My intentions are what gets misinterpreted, I try to explain what they were, and it doesn't seem to help. Once they have an opinion of you, it's hard to change it. Lost a job this way.
 
Yeah I feel like that all the time. But after awhile it gets tiring and frustrating and I don't think they people listening actually understand or care. It's a weird position to be in because I want to make sure people understand what I'm saying.
 
I do this with everything, probably to the point it become more confusing than it was before I tried to explain or justify myself for whatever it is. This is the first post in which I did not drag it out to the point of confusion lol mostly because I've wanted to go have a cigarette for well over an hour now I just can't stop explaining and justifying....so yeah...thats that..
 
I couldn't resist..I composing this using my cell so yeah..I have a theory I explain to such an extensive degree because I always have to know. WHY AND HOW. It must have logic and conform to the rules of "my world" in order for me to make sense of it, otherwise you may as well began producing random noises as a baby would because if you can't tell me how and why I will discard the information and label it as useless.
 
I often find it to be futile to try. Once misinterpret people have some sort of unconscious vibe to get further explanations wrong too. That just is how mind works, and unless people are prone to know themselves well enough to deliberately try breaking free of demands of their subconscious, there's no use trying to explain again. All I can say, that most NT's are not even aware of how much they could affect on their selves if they tried a bit, either is every aspie.

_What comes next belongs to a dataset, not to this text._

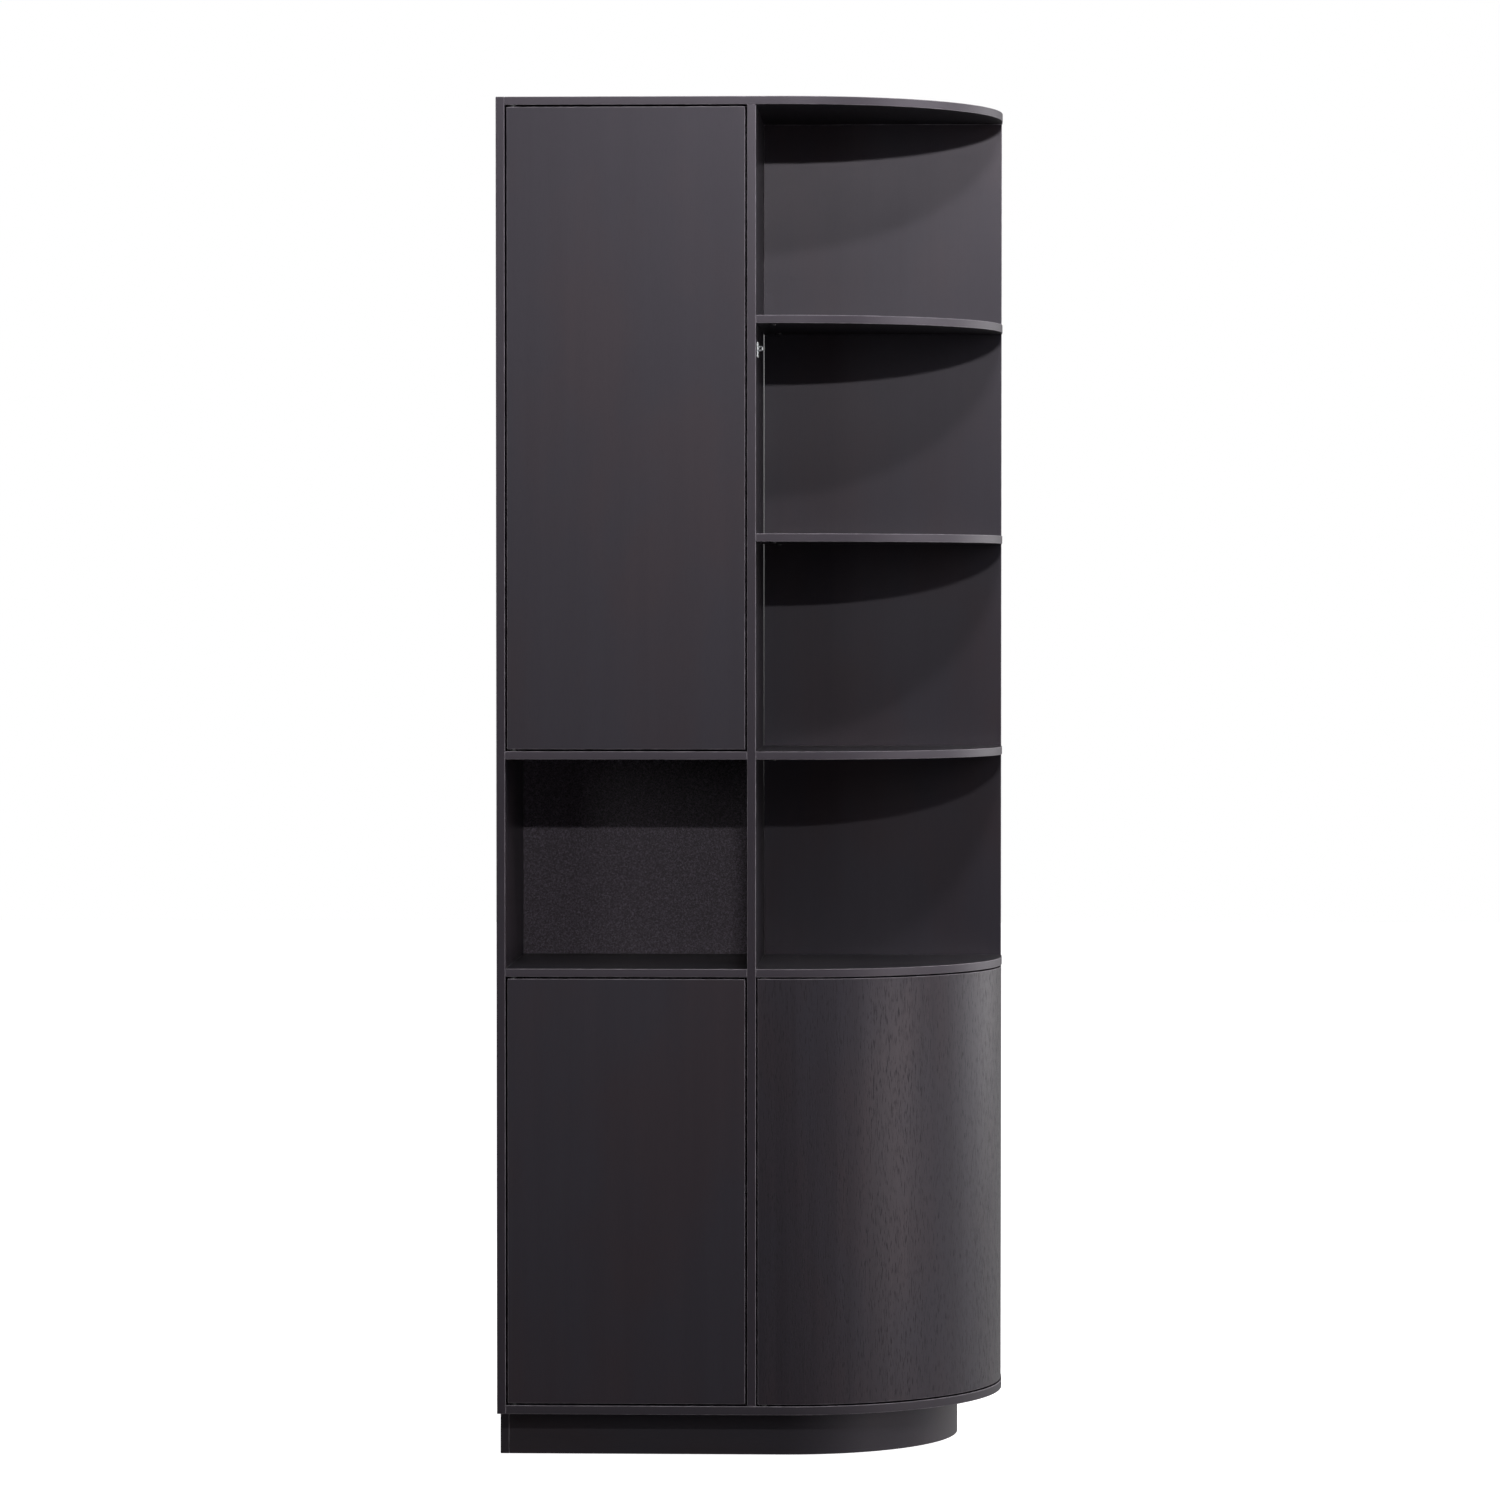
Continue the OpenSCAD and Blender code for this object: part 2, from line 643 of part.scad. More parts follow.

I'd like to explain and get understood, but today I mostly try to get understood in the first place as I try to make my statement versatile enough. - Or just know when to shut up.
 
i feel exactually like you it makes me ill i dont sleep dont ear.and when you explain they still dont understand you .i feel it gives these people control and insulting i tell the truth but people dont like that at all then i have them say its my aspergers why i dont understand but am not stupid
 
I wish I could sometimes instead of feeling awkward in front of them, but I don't think people would understand, but I confided in a friend once and he said he doesn't think I have it because his friend takes everything literally and I don't act like him which gave me a lot of self doubt.